Appellant asserts, however, that the affidavit relied upon by appellees raises a question concerning service. The basis of his contention seems to be that when the judgment recited the defendants were “duly and properly cited by publication” this meant service was by publication in a newspaper as distinguished from posting of notices. And, he says the affidavit of Enlow implies the citation was by posting. To this we cannot agree. Posting of a citation is a publication of citation. As a matter of fact Art. 7342, Revised Civil Statutes, covering the citations in this case provided for publication by insertion in a newspaper and, if the publisher will not publish it, that “publication” could be made by posting.
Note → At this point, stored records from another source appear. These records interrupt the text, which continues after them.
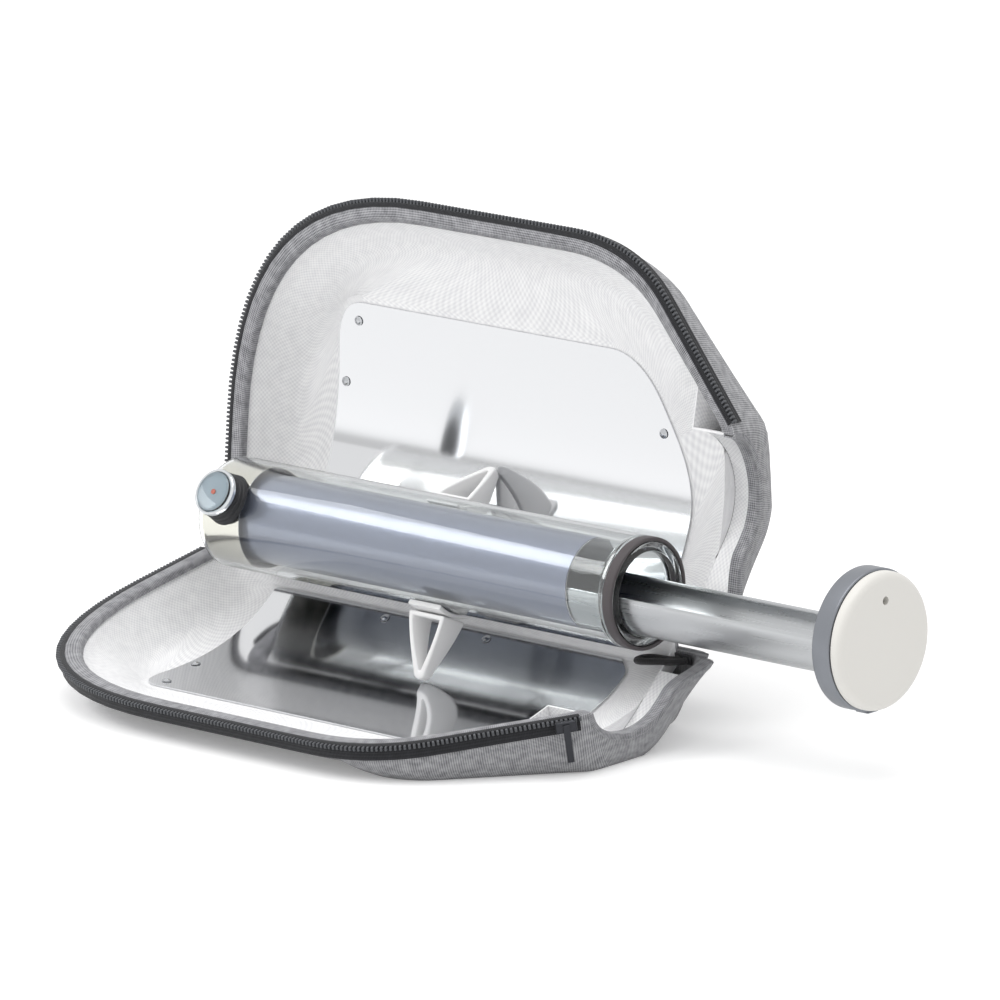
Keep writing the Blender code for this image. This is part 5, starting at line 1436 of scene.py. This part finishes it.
class Studio:
    """The floor, lamps, world and camera."""

    floor_glow = 0.22
    room_level = 0.82
    seen_level = 0.16

    def camera(self) -> None:
        """Set the camera where the photograph was taken from."""
        yaw, pitch, roll = 0.73062, 0.23858, -0.01199
        ahead = Vector((-math.sin(yaw) * math.cos(pitch), math.cos(yaw) * math.cos(pitch),
                        -math.sin(pitch)))
        right = Vector((math.cos(yaw), math.sin(yaw), 0))
        up = right.cross(ahead)
        across = right * math.cos(roll) + up * math.sin(roll)
        above = up * math.cos(roll) - right * math.sin(roll)
        data = bpy.data.cameras.new("camera")
        data.sensor_width = 36.0
        data.lens = 404.43
        data.shift_x = -0.0118
        data.shift_y = 0.0289
        camera = bpy.data.objects.new("camera", data)
        turn = Matrix((across, above, -ahead)).transposed().to_4x4()
        camera.matrix_world = Matrix.Translation((3.7484, -4.0730, 1.4388)) @ turn
        bpy.context.collection.objects.link(camera)
        bpy.context.scene.camera = camera

    def floor(self) -> None:
        """Lay the pale floor, which stays white where no shadow falls."""
        bpy.ops.object.select_all(action="DESELECT")
        bpy.ops.mesh.primitive_plane_add(size=40.0)
        floor = bpy.context.object
        floor.name = "floor"
        made = bpy.data.materials.new("Pale paper")
        made.use_nodes = True
        tree = made.node_tree
        shader = tree.nodes["Principled BSDF"]
        shader.inputs["Base Color"].default_value = linear("F2F2F2")
        shader.inputs["Roughness"].default_value = 1.0
        shader.inputs["Specular IOR Level"].default_value = 0.0
        seen = self.seen_rays(tree, "Is Transmission Ray")
        glow = add_node(tree, "ShaderNodeEmission", {"Color": (1, 1, 1, 1)})
        strength = add_node(tree, "ShaderNodeMath", {"operation": "MULTIPLY", 1: self.floor_glow}, {0: seen})
        tree.links.new(strength.outputs["Value"], glow.inputs["Strength"])
        both = add_node(tree, "ShaderNodeAddShader", links={0: shader.outputs["BSDF"],
                                                            1: glow.outputs["Emission"]})
        tree.links.new(both.outputs["Shader"], tree.nodes["Material Output"].inputs["Surface"])
        floor.data.materials.append(made)

    @staticmethod
    def seen_rays(tree, *kinds: str):
        """Return a socket that is 1 for what the camera sees and for other kinds of ray.

        Args:
            tree: The node tree.
            kinds: The Light Path outputs of the other kinds.

        Returns:
            The socket.
        """
        path = add_node(tree, "ShaderNodeLightPath")
        seen = path.outputs["Is Camera Ray"]
        for kind in kinds:
            either = add_node(tree, "ShaderNodeMath", {"operation": "MAXIMUM"},
                              {0: seen, 1: path.outputs[kind]})
            seen = either.outputs["Value"]
        return seen

    def world(self) -> None:
        """Light everything from a plain white room."""
        world = bpy.data.worlds.new("white_room")
        world.use_nodes = True
        bpy.context.scene.world = world
        tree = world.node_tree
        back = tree.nodes["Background"]
        back.inputs["Color"].default_value = (1, 1, 1, 1)
        level = add_node(tree, "ShaderNodeMath",
                         {"operation": "MULTIPLY_ADD", 1: self.seen_level, 2: self.room_level},
                         {0: self.seen_rays(tree, "Is Glossy Ray", "Is Transmission Ray")})
        tree.links.new(level.outputs["Value"], back.inputs["Strength"])

    def lamp(self, name: str, place: tuple, size: tuple, power: float, mirrored: bool) -> None:
        """Add one soft lamp.

        Args:
            name: Its name.
            place: Where it hangs.
            size: Its width and height.
            power: Its power in watts.
            mirrored: Whether it shows in the mirrors and the glass.
        """
        data = bpy.data.lights.new(name, "AREA")
        data.shape = "RECTANGLE"
        data.size, data.size_y = size
        data.energy = power
        lamp = bpy.data.objects.new(name, data)
        lamp.location = place
        aim = Vector((0, 0, 0.1)) - Vector(place)
        lamp.rotation_euler = aim.to_track_quat("-Z", "Y").to_euler()
        lamp.visible_glossy = mirrored
        bpy.context.collection.objects.link(lamp)

    def build(self) -> None:
        """Set up the whole studio."""
        bpy.context.scene.view_settings.view_transform = "Standard"
        self.floor()
        self.world()
        self.lamp("left_softbox", (-1.2, -1.0, 1.5), (1.6, 0.7), 15.0, False)
        self.lamp("top_softbox", (0.3, -0.2, 1.9), (1.8, 1.0), 13.0, True)


PAINT: dict = {}


def main() -> None:
    """Build the oven and its studio."""
    for key, finish in FINISHES.items():
        PAINT[key] = finish.make()
    studio = Studio()
    studio.camera()
    base = Seat("base", HINGE_POINT, BASE_TURN)
    lid = Seat("lid", HINGE_POINT, LID_TURN, -1)
    tube = Seat("tube", TUBE_CENTRE, TUBE_TURN)
    ElasticLoop(base).build()
    CaseHalf("lower", base).build()
    CaseHalf("upper", lid).build()
    ZipSlider(Seat("slider", HINGE_POINT, BASE_TURN), Seat("pull", HINGE_POINT, BASE_TURN)).build()
    VacuumTube(tube, Seat("hinge_core", HINGE_POINT, TUBE_TURN)).build()
    SunSight(Seat("tube", TUBE_CENTRE, TUBE_TURN + math.radians(13.5))).build()
    Foot("lower", Seat("lower_leg", TUBE_CENTRE, TUBE_TURN + math.radians(110.5)), -0.1325).build()
    Foot("upper", Seat("upper_leg", TUBE_CENTRE, TUBE_TURN - math.radians(110.5)), -0.1555).build()
    CookingTray(Seat("tray", TUBE_CENTRE, 0.0)).build()
    studio.build()


if __name__ == "__main__":
    main()
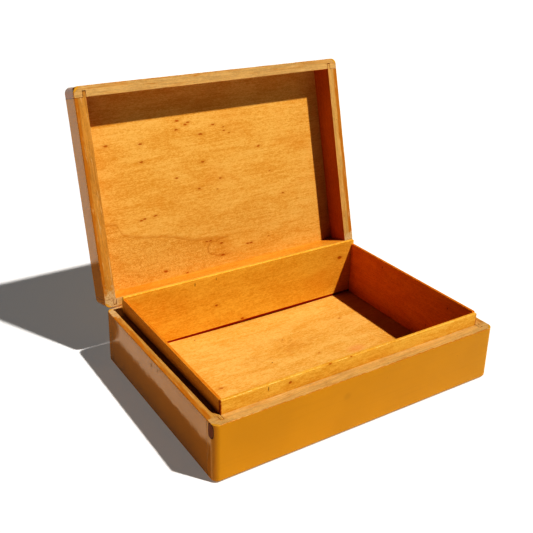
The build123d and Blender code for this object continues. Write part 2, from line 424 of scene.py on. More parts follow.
def knotty(net, point, colour, places, strength=0.92):
    """Small pin knots, a little stretched along X, each with a faint smear."""
    wander = net.noise(point, 0.45, 2.0, 0.6)
    shift = net.join(net.times(wander, 2.4), net.times(wander, -1.4), 0.0)
    moved = net.vector("ADD", point, net.vector("ADD", shift, (-1.2, 0.7, 0.0)))
    distance = nearest(net, moved, places, (2.5, 1.0, 1.6))
    colour = net.mix(net.fade(distance, 1.0, 3.0, 0.30, 0.0), colour, DEEP_AMBER)
    return net.mix(net.fade(distance, 0.45, 1.1, strength, 0.0), colour, KNOT)


def lid_panel_detail(net, point, colour):
    """The lid panel's growth lines, curly grain and pin knots."""
    x, y = net.split(point)[:2]
    line, below = growth_line(net, x, y)
    curl = net.noise(grained(net, point, "x", 0.42, 0.62, 77), 1.0, 3.0, 0.65, 2.2)
    rougher = net.times(net.fade(curl, 0.48, 0.60), below)
    colour = net.mix(net.times(rougher, 0.55), colour, DEEP_AMBER)
    bright = net.times(net.fade(curl, 0.44, 0.34), below)
    colour = net.mix(net.times(bright, 0.55), colour, CURL)
    colour = net.mix(net.times(line, 0.42), colour, GROWTH_LINE)
    wander = net.times(net.noise(point, 0.12, 2.0, 0.5), 0.7)
    loop = nearest(net, point, [(-1.0, -78.0, 3.0, 1.0)], (19.0, 9.5, 9.0))
    loop = line_at(net, net.add(loop, wander), 1.35, 0.10)
    loop = net.times(loop, net.fade(x, 2.0, 9.0, 1.0, 0.0))
    colour = net.mix(net.times(loop, 0.50), colour, GROWTH_LOOP)
    return knotty(net, point, colour, [(kx, ky, 3.0, r) for kx, ky, r in LID_KNOTS])


def floor_detail(net, point, colour):
    """The floor's stains, faint arcs, knots and specks. They are placed on the CAD
    floor's level, so the sag doesn't move them."""
    x, y = net.split(point)[:2]
    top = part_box("bottom_panel")[1].z / MM
    point = net.join(x, y, top)
    pink = dab(net, point, (66.0, -10.0, top), (15.0, 9.0, 9.0), 0.0, 0.2, 1.0)
    colour = net.mix(net.times(pink, 0.40), colour, PINK_SMUDGE)
    smudge = net.noise(grained(net, point, "x", 0.035, 0.07, 88), 1.0, 4.0, 0.65, 1.0)
    near = dab(net, point, (0.0, 27.0, top), (75.0, 26.0, 26.0), 0.0, 0.2, 1.0)
    smudge = net.times(net.fade(smudge, 0.46, 0.66), near)
    colour = net.mix(net.times(smudge, 0.55), colour, DEEP_AMBER)
    away = nearest(net, point, [(132.0, 12.0, top, 1.0)], (1.0, 1.0, 1.0))
    for radius in (27.0, 31.5, 36.0):
        arc = net.times(line_at(net, away, radius, 0.55), net.fade(y, -2.0, 4.0, 0.45, 0.0))
        colour = net.mix(arc, colour, darker(AMBER, 0.65))
    colour = knotty(net, point, colour, [(kx, ky, top, r) for kx, ky, r in FLOOR_KNOTS], 0.7)
    dots = nearest(net, point, [(kx, ky, top, r) for kx, ky, r in FLOOR_DOTS], (1.0, 0.8, 1.0))
    return net.mix(net.fade(dots, 0.6, 1.1, 0.85, 0.0), colour, DIRT)


def liner_detail(side, foot, low, high):
    """A liner's foot line of painted shade, its top arris painted pale as worn wood and as
    a painted highlight, and its own marks. Low and high are the corners of the CAD
    board, and the foot line reaches up to foot."""
    start, end = LINER_SLOPES.get(side, (0.0, 0.0))
    rise = (end - start) / (high.y - low.y)

    def detail(net, point, colour):
        x, y, z = net.split(point)
        long = side in ("front", "back")
        across = net.math("ABSOLUTE", y if long else x)
        level = net.math("MULTIPLY_ADD", y, rise, start - rise * low.y - high.z)
        level = net.add(level, z)
        faces = sorted(abs(v) for v in ((low.y, high.y) if long else (low.x, high.x)))
        pale_arris_face = faces[0] if side in ("back", "right") else faces[1]
        from_arris = net.math("ABSOLUTE", net.math("SUBTRACT", across, pale_arris_face))
        crest = net.times(net.fade(level, -1.0, -0.2), CREST_SHADES.get(side, 0.0))
        colour = net.mix(crest, colour, DARK_CREST)
        # The top arris on the side that faces front or left is paler: worn bare wood, and a
        # painted highlight where the rounded edge catches the light.
        broken = net.fade(net.noise(point, 0.55, 3.0, 0.65), 0.47, 0.60)
        arris = net.times(net.fade(from_arris, 0.25, 0.85, 1.0, 0.0), broken)
        flat = net.times(net.fade(level, -0.75, -0.15), arris)
        colour = net.mix(net.times(flat, 0.70), colour, WORN_ARRIS_HIGHLIGHT)
        if side == "front":
            end_grain = net.fade(net.math("ABSOLUTE", x), high.x - 1.3, high.x - 0.5)
            end_grain = net.times(end_grain, net.fade(broken, 0.0, 1.0, 0.9, 0.5))
            colour = net.mix(end_grain, colour, RED_END)
        # Painted shade: a dark red line along the liner's foot, where it meets the floor.
        edge = net.fade(z, foot - 0.25, foot + 0.15, 0.93, 0.0)
        colour = net.mix(edge, colour, FOOT_SHADE_RED)
        if side in LINER_KNOTS:
            colour = knotty(net, point, colour, LINER_KNOTS[side])
        if side in LINER_TICKS:
            ticks = nearest(net, point, LINER_TICKS[side], (0.7, 0.7, 2.4))
            colour = net.mix(net.fade(ticks, 0.5, 1.1, 0.6, 0.0), colour, DIRT)
        return colour
    return detail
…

Publication means the act by which a thing is made public. 2 Bouv.Law Diet., Rowles Third Revision, p. 2767. The posting of citation is a publication of citation. Therefore, when the court’s judgment recited the defendants were “duly and properly cited by publication” it could have been publication by posting. There is no inconsistency between this and the affidavit of Enlow. The recital of due and proper service is conclusive as to the existence of the facts necessary to use the particular method of service employed in the absence of facts of. record in the case rebutting such facts where the attack is, as here, collateral. There are no facts of record rebutting the recital of due and proper service in this case.

The trial court correctly sustained the motion for summary judgment, and its judgment is, therefore, affirmed.